Richard Caumartin

La communauté congolaise de Hamilton s’est réunie le 6 avril dans la salle paroissiale de l’église Notre-Dame du Perpétuel-Secours pour un gala mettant en vedette la langue française. En effet, le français était au cœur des discussions d’un panel d’intervenants communautaires qui ont partagé l’importance de la langue française dans la société canadienne d’aujourd’hui.

La soirée « Le français dans nos foyers » était animée par la directrice gestionnaire de la communauté congolaise de la région, Nancy Muinda-Ishibola. Le mot de bienvenue, Nanou Kalombo qui a abordé l’importance de parler français à la maison.

« Nous savons tous que les réalités linguistiques sont un défi au quotidien dans nos écoles, dans nos familles ou dans nos rencontres sociales. Selon le recensement de 2021, le français est la langue maternelle de 6195 résidents de Hamilton et la République démocratique du Congo est le premier pays source de l’immigration francophone, suivi de la France et d’Haïti. Nous assistons actuellement à une mondialisation des échanges intensifiant la langue anglaise. Cette réalité met la langue française en risque de disparaître à Hamilton, du moins dans les communautés ethnoculturelles de la municipalité. Si nous ne faisons rien pour la préserver ou la promouvoir, il ne nous restera plus rien », affirme Mme Kalombo.

Ce cri du cœur un peu alarmiste reflète néanmoins une certaine réalité de la situation linguistique non seulement à Hamilton, mais dans toutes les grandes villes du Centre-Sud-Ouest. Au cours des cinq dernières années, les Congolais ont noté une baisse significative de l’usage du français comme première langue d’enseignement par les familles issues de la population francophone minoritaire d’origine africaine.

« Cet état de fait ne facilite pas une meilleure intégration des nouveaux arrivants, dont la plupart se retrouvent au carrefour des langues française et anglaise, et finissent par abandonner le français au profit de l’anglais.

« En 2022, nous avons identifié une dizaine de familles avec quatre enfants, en moyenne, au sein de la communauté congolaise de Hamilton qui ont décidé de changer la langue d’enseignement de leurs enfants pour l’anglais. Il est vrai que nous sommes minoritaires dans cette ville et cette situation constitue un défi majeur.

« Il faut compenser ce déficit par une visibilité permanente avec des promotions et autres activités qui ciblent les résidents congolais pour apprécier et être fiers de parler et d’utiliser le français comme moyen de faciliter le développement ou une meilleure intégration », conclut Nanou Kalombo.

Ce témoignage a été suivi de témoignages d’invités qui appuient les efforts de francisation de la communauté, dont Ghayt El Gouach, agent de projet des Communautés francophones accueillantes (commanditaire du gala), et Frédéric Bergeron, surintendant de l’éducation au Csc MonAvenir.

Puis, avant le souper et la danse, les panélistes ont débattu du sujet du jour.

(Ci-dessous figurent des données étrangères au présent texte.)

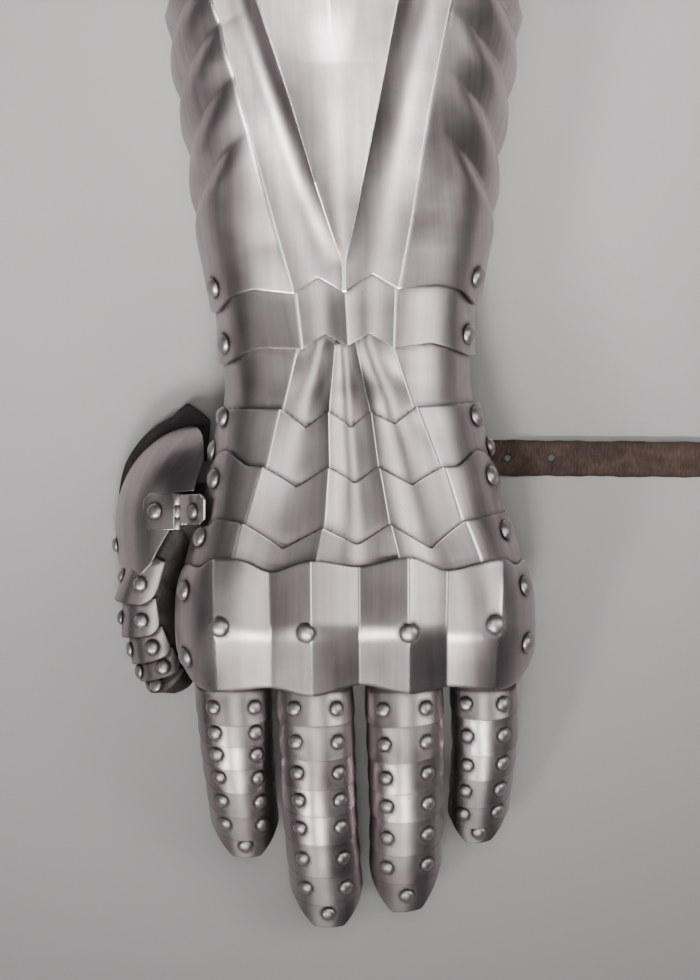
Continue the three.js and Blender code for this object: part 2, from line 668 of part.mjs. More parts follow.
// The line of the thumb through the middle of its leather, with the lean of its lames towards the
// outside in degrees and the radius of the leather.
const thumbLine = {
  y: [-42, -52, -62, -72, -82, -91, -98],
  x: [-52, -58.6, -63.2, -63.6, -61.8, -58.8, -56.6],
  z: [17.2, 17, 14.8, 12.8, 11, 9.6, 8.6],
  lean: [50, 55, 58, 56, 48, 36, 30],
  radius: [8.6, 8.8, 8.6, 8.4, 8, 7.4, 6.8],
};

const thumbLift = 3.5;         // height of a lame's free end over the next one

function thumbPlace(y) {
  const value = (key, t) => soft(thumbLine.y.map((at, i) => [at, thumbLine[key][i]]).reverse(), t, 3);
  const centre = (t) => new THREE.Vector3(value('x', t), t, value('z', t));
  const along = centre(y - 1).sub(centre(y + 1)).normalize();
  const lean = degToRad(value('lean', y));
  const outward = new THREE.Vector3(-Math.sin(lean), 0, Math.cos(lean));
  const across = new THREE.Vector3().crossVectors(outward, along).normalize();
  const up = new THREE.Vector3().crossVectors(along, across).normalize();
  const radius = value('radius', y);
  const reach = radius + fingerThickness + pieceGap;
  const lame = { half: reach, rise: reach, wrap: 62, lift: thumbLift };
  const point = centre(y).addScaledVector(up, reach);
  return { ...lame, point, across, up, radius, centre: centre(y) };
}

const thumbRivets = [[0.6, -0.5], [0.6, 0.5]];
const thumbEdges = [-70, -79.6, -87.4, -93.4];
const thumbStarts = [-64, ...thumbEdges.map((y) => y + 0.6 * lapUnder)];
thumbEdges.forEach((edge, k) => {
  const solid = bandLame(thumbPlace(thumbStarts[k]), thumbPlace(edge), thumbRivets);
  addPiece(`thumb_lame_${k + 1}`, solid, steel);
});
const [thumbTipStart, thumbTipEnd] = [thumbStarts[4] - 1.2, -99.6].map(thumbPlace);
addPiece('thumb_tip', bandLame(thumbTipStart, thumbTipEnd, [[0.55, 0]], pointedEnd), steel);

// ---- thumb hinge ----

const hinge = {
  x: -55.4, z: 33.4, radius: 1.75, bore: 1.05, pin: 0.8,
  ends: [-36.5, -48], splits: [-40.3, -44.2], splitGap: 0.35, leaf: 1.0,
};

function barrelPart(from, to) {
  const axis = new THREE.Vector3(0, -1, 0);
  const seat = new THREE.Vector3(hinge.x, from, hinge.z);
  const length = from - to;
  return turned([[0, 0], [hinge.radius, 0], [hinge.radius, length], [0, length]], 10, seat, axis);
}

const hingeBore = turned([[0, -2], [hinge.bore, -2], [hinge.bore, 16], [0, 16]], 10,
  new THREE.Vector3(hinge.x, hinge.ends[0], hinge.z), new THREE.Vector3(0, -1, 0));

function clearBlock(from, to) {
  const block = new THREE.BoxGeometry(2 * hinge.radius + 1.2, from - to, 3 * hinge.radius);
  block.translate(hinge.x, (from + to) / 2, hinge.z);
  return toSolid(block);
}

const gapHalf = hinge.splitGap / 2;
const [splitNear, splitFar] = hinge.splits;
const [barrelNear, barrelFar] = hinge.ends;

// The outer leaf lies on the shell, with its two corners cut off, and holds the end knuckles.
const outerLeafOutside = (v, u) => {
  const bend = lerp(41, 17.5, u);
  const corner = 2.2 * clamp((bend - 36) / 5, 0, 1);
  return shellPoint(bend, lerp(barrelNear - corner, barrelFar + corner, v), pieceGap + hinge.leaf);
};
const leafRivetY = -42.2;
const outerRivet = { ...fingerRivet, radius: 2.6 };
const outerRivetPlace = {
  point: shellPoint(31, leafRivetY, pieceGap + hinge.leaf),
  normal: shellPlace(31, leafRivetY).normal,
};
const outerLeaf = wall(2, 5, outerLeafOutside, hinge.leaf)
  .subtract(clearBlock(splitNear + gapHalf, splitFar - gapHalf))
  .add(barrelPart(barrelNear, splitNear + gapHalf))
  .add(barrelPart(splitFar - gapHalf, barrelFar))
  .subtract(hingeBore)
  .add(head(outerRivet, outerRivetPlace));
addPiece('hinge_leaf_thumb', outerLeaf, steel);

// The inner leaf holds the middle knuckle and turns up along the side of the second hand lame.
const innerLeafEnd = -46.4;
const innerLeafLine = [[-55, 34.6], [-51.6, 35.6], [-49.4, 38.2], [-48.2, 41], [-46.9, 43.8]];
const innerLeafOutside = (v, u) => {
  const step = u * (innerLeafLine.length - 1);
  const [x, z] = [0, 1].map((axis) => chain(innerLeafLine.map((point, i) => [i, point[axis]]), step));
  const corner = 1.6 * clamp(step - 3, 0, 1);
  return new THREE.Vector3(x, lerp(barrelNear - corner, innerLeafEnd + corner, v), z);
};
const innerRivetPlace = {
  point: new THREE.Vector3(-50.3, leafRivetY, 37.2),
  normal: new THREE.Vector3(-0.8, 0, 0.6),
};
const innerLeaf = wall(2, 4, innerLeafOutside, hinge.leaf)
  .subtract(clearBlock(barrelNear + 1, splitNear - gapHalf))
  .subtract(clearBlock(splitFar + gapHalf, barrelFar - 1))
  .add(barrelPart(splitNear - gapHalf, splitFar + gapHalf))
  .subtract(hingeBore)
  .add(head(fingerRivet, innerRivetPlace));
addPiece('hinge_leaf_hand', innerLeaf, steel);

const pinLength = barrelNear - barrelFar;
const pinSeat = new THREE.Vector3(hinge.x, barrelNear, hinge.z);
const pinProfile = [[0, 0], [hinge.pin, 0], [hinge.pin, pinLength], [0, pinLength]];
addPiece('hinge_pin', turned(pinProfile, 10, pinSeat, new THREE.Vector3(0, -1, 0)), steel);

// ---- leather glove ----

// A closed ring of the glove: a squared oval round centre, kept off the floor by floorLevel.
function ovalRing(centre, across, up, halfWidth, halfHeight, floorLevel, sides = 14, power = 2.4) {
  const ring = [];
  for (let i = 0; i < sides; i += 1) {
    const turn = (2 * Math.PI * i) / sides;
    const [c, s] = [Math.cos(turn), Math.sin(turn)];
    const point = centre.clone()
      .addScaledVector(across, halfWidth * Math.sign(c) * Math.abs(c) ** (2 / power))
      .addScaledVector(up, halfHeight * Math.sign(s) * Math.abs(s) ** (2 / power));
    point.z = Math.max(point.z, floorLevel);
    ring.push(point);
  }
  return ring;
}

const unitX = new THREE.Vector3(1, 0, 0);
const unitZ = new THREE.Vector3(0, 0, 1);

// The palm is a flat sleeve: [y, centre x, half width, top, bottom]. The heel rests on the floor.
const palmStations = [
  [3, -1, 30, 39, 6], [-10, -0.4, 33, 42, -0.6], [-26, 0.4, 37, 46, -1.2], [-42, 1, 40.5, 50, -0.6],
  [-58, 1.2, 44, 53, 5], [-76, 1.2, 47, 54.5, 12], [-95.6, 1.2, 47, 42.8, 18.8],
];

function palmRings(inset, stretch) {
  return palmStations.map(([y, x, half, top, bottom], i) => {
    const ends = [0, palmStations.length - 1];
    const shift = i === ends[0] ? stretch : i === ends[1] ? -stretch : 0;
    const centre = new THREE.Vector3(x, y + shift, (top + bottom) / 2);
    return ovalRing(centre, unitX, unitZ, half - inset, (top - bottom) / 2 - inset, inset, 16, 2.8);
  });
}

const thumbHole = turned([[0, 0], [11.5, 0], [11.5, 20], [0, 20]], 12,
  new THREE.Vector3(-28, -44, 18.5), new THREE.Vector3(-1, 0, 0));
const palmHollow = loft(palmRings(leatherThickness, 2));
addPiece('glove_palm', loft(palmRings(0, 0)).subtract(palmHollow).subtract(thumbHole), gloveLeather);

// A finger of the glove is a blind tube under its lames; depth is half its height.
function fingerTube(places) {
  const build = (inset, stretch) => loft(places.map((place, i) => {
    const centre = place.centre.clone();
    if (i === 0) centre.addScaledVector(place.back, stretch);
    if (i === places.length - 1) centre.addScaledVector(place.back, inset);
    const [half, height] = [place.width, place.depth].map((size) => Math.max(size - inset, 0.4));
    return ovalRing(centre, place.across, place.up, half, height, inset, 10, 2);
  }));
  return build(0, 0).subtract(build(leatherThickness, 3));
}

// The size of a glove fingertip as a share of its full size, over the share of its length.
const tipRounding = [[0, 1], [0.86, 1], [0.94, 0.86], [1, 0.5]];

function gloveFinger(finger) {
  const end = finger.tip - 1.8;
  const places = [0, 0.3, 0.6, 0.85, 1].map((share) => {
    const y = lerp(fingerRoot - 0.4, end, share);
    const { point, across, up } = fingerPlace(finger, y);
    const full = lerp(10.6, 9, share);
    const depth = full * chain(tipRounding, share);
    const centre = point.clone().addScaledVector(up, -(fingerThickness + 0.6 + full));
    const back = up.clone().cross(across).normalize();
    if (back.y < 0) back.negate();
    const width = (lerp(...finger.half, share) - 2) * chain(tipRounding, share);
    return { centre, across, up, back, width, depth };
  });
  return fingerTube(places);
}
for (const [name, finger] of Object.entries(fingers)) {
  addPiece(`glove_${name}`, gloveFinger(finger), gloveLeather);
}

const gloveThumbPlaces = [-43, -54, -66, -78, -90, -98, -101].map((y, i, list) => {
  const { centre, across, up, radius } = thumbPlace(Math.max(y, -98));
  const back = up.clone().cross(across).normalize();
  if (back.y < 0) back.negate();
  const size = (radius - 0.2) * [1, 1, 1, 1, 1, 0.9, 0.45][i];
  if (i === list.length - 1) centre.addScaledVector(back, -3);
  return { centre, across, up, back, width: size, depth: size };
});
addPiece('glove_thumb', fingerTube(gloveThumbPlaces), gloveLeather);

// ---- wrist strap ----

// The strap is riveted inside the outer wall of the first hand lame, drops to the floor and lies
// out flat. Its line is [x, z] of its middle, with the grain side up.
const strap = { width: 11.5, thickness: 2, y: [-24.4, -25.4], hole: 1, holes: [51.5, 65.5] };
const strapLine = [[40.6, 34], [40.3, 20], [41.3, 9], [44.3, 4], [48, 1.7], [54, 1], [84, 1], [118, 1]];

function strapRing(i) {
  const before = strapLine[Math.max(i - 1, 0)];
  const after = strapLine[Math.min(i + 1, strapLine.length - 1)];
  const along = new THREE.Vector3(after[0] - before[0], 0, after[1] - before[1]).normalize();
  const across = new THREE.Vector3(0, 1, 0);
  const up = new THREE.Vector3().crossVectors(across, along).negate();
  const y = lerp(...strap.y, i / (strapLine.length - 1));
  const middle = new THREE.Vector3(strapLine[i][0], y, strapLine[i][1]);
  return [[-1, -1], [1, -1], [1, 1], [-1, 1]].map(([a, b]) => middle.clone()
    .addScaledVector(across, (a * strap.width) / 2)
    .addScaledVector(up, (b * strap.thickness) / 2));
}

let strapSolid = loft(strapLine.map((_, i) => strapRing(i)));
for (const x of strap.holes) {
  const place = { point: new THREE.Vector3(x, strap.y[0] - 0.4, 1), normal: unitZ };
  strapSolid = strapSolid.subtract(boreFor(strap.hole, 4, place));
}
addPiece('wrist_strap', strapSolid, strapLeather);

// Hidden inside the thumb side: a tab on the other strap rivet holds the plain buckle.
const tabLine = { x: -39.4, y: -24.4, top: 34, bottom: 17 };
const tab = new THREE.BoxGeometry(strap.thickness, strap.width, tabLine.top - tabLine.bottom);
tab.translate(tabLine.x, tabLine.y, (tabLine.top + tabLine.bottom) / 2);
addPiece('buckle_tab', toSolid(tab), strapLeather);

const buckle = { width: 17, height: 13, bar: 2, top: 16.6 };
const frame = new THREE.Shape();
frame.moveTo(-buckle.width / 2, 0);
frame.lineTo(buckle.width / 2, 0);
frame.lineTo(buckle.width / 2, buckle.height);
frame.lineTo(-buckle.width / 2, buckle.height);
const slot = new THREE.Path();
slot.moveTo(-buckle.width / 2 + buckle.bar, buckle.bar);
slot.lineTo(-buckle.width / 2 + buckle.bar, buckle.height - buckle.bar);
slot.lineTo(buckle.width / 2 - buckle.bar, buckle.height - buckle.bar);
slot.lineTo(buckle.width / 2 - buckle.bar, buckle.bar);
frame.holes.push(slot);
const buckleShape = new THREE.ExtrudeGeometry(frame, { depth: buckle.bar, bevelEnabled: false });
buckleShape.rotateX(Math.PI / 2);
buckleShape.rotateZ(Math.PI / 2);
buckleShape.translate(tabLine.x, tabLine.y, buckle.top - buckle.height);
addPiece('buckle', toSolid(buckleShape), steel);

export default gauntlet;
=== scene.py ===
import json
import bpy
import numpy as np
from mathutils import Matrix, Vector


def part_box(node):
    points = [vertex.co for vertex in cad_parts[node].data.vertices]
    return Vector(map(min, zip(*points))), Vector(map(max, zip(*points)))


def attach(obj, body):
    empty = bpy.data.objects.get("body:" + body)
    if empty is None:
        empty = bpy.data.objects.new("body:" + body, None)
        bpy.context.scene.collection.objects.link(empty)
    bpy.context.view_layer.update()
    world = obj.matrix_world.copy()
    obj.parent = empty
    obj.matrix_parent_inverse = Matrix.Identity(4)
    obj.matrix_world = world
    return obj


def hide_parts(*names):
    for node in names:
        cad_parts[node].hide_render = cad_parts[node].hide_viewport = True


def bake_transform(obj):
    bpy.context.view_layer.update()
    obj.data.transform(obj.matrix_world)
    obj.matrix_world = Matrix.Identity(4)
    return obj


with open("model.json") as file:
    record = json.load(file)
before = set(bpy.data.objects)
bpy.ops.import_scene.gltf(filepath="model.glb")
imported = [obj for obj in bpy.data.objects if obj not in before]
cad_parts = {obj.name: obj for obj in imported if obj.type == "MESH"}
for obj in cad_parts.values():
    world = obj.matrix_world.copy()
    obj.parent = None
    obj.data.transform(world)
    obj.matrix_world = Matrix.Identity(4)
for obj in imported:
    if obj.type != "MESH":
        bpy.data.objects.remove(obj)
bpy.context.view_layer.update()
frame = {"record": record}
bodyOf = {node: body for body, nodes in frame["record"]["behaviour"]["bodies"].items() for node in nodes}


mm = 0.001
hinge = {"x": -55.4, "z": 33.4, "near": -36.5, "far": -48.0, "splits": (-40.3, -44.2), "radius": 1.75, "pin": 0.8}

# Shapes are worked out in millimetres round the wrist; the hinge pin says where that point lies in the frame.
pinLow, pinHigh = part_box("hinge_pin")
shift = np.array([(pinLow.x + pinHigh.x) / 2 / mm - hinge["x"], pinHigh.y / mm - hinge["near"], 0.0])


def toFrame(points):
    return (points + shift) * mm


def vec(x, y, z):
    return np.array([x, y, z], float)


def unit(v):
    # a vector, or an array of them, divided by its length
    return v / np.maximum(np.linalg.norm(v, axis=-1, keepdims=True), 1e-9)


def chain(pairs, t):
    # straight lines through [t, value] pairs listed in rising t
    table = np.asarray(pairs, float)
    return np.interp(t, table[:, 0], table[:, 1])


def soft(pairs, t, reach):
    # the mean of the chain over a window of twice the reach, which rounds its corners
    return sum(chain(pairs, t + reach * ((2 * i + 1) / 8 - 1)) for i in range(8)) / 8


def smooth(t, low, high):
    # 0 below low, 1 above high and 3s^2 - 2s^3 between them
    s = np.clip((t - low) / (high - low), 0, 1)
    return s * s * (3 - 2 * s)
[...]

Il s’agissait de Sylvie Korolenchuk (cofondatrice de la fondation Mwinda en RDC), Hugues Hervé Kenhefa (vice-président de la communauté camerounaise), Darling Alexandre (Haïtienne enseignante au secondaire), Chairh Guei (Ivoirienne gestionnaire au Collège Boréal), Didier Mpiana (professionnel dans le domaine des nouvelles technologies pour le Cs Viamonde), Micheline Kinzola (Congolaise et employée du Centre francophone du Grand Toronto) et Hilda N’sele Mukele (Congolaise et travailleuse avec les enfants ayant des besoins particuliers).

La préservation de la langue française dans un milieu multiculturel était au cœur des divers témoignages et pour conclure la discussion, tous étaient d’accord sur le fait que l’avenir de la langue française passe par l’Afrique dont 500 millions d’Africains parleront le français d’ici 2030. Il reste important pour les parents d’enseigner la langue maternelle aux enfants issus des diverses communautés culturelles et de conserver le français à la maison comme deuxième langue.

« Le renforcement de l’identité culturelle est primordial pour que les jeunes s’identifient à la communauté franco-ontarienne », insiste M. Kenhefa.

« Nous voudrions que la langue française devienne un réflexe naturel chez nos enfants. Nous devrions communiquer avec eux en français et les intéresser à lire dans cette langue qui est pour chacun d’entre nous un capital culturel. Nous devrions demander d’avoir plus de livres de langue française dans les bibliothèques publiques », ajoute Mme Alexandre.

En conclusion, les médias sociaux jouent un rôle prédominant dans l’anglicisation des enfants issus de l’immigration francophone. Les panélistes s’entendent sur le constat qu’il devrait y avoir plus d’opportunités sur les médias sociaux pour que les jeunes puissent s’exprimer en français. Il faudra créer plus d’applications intéressantes en français, des groupes de discussion et de la lecture en ligne pour les jeunes francophones.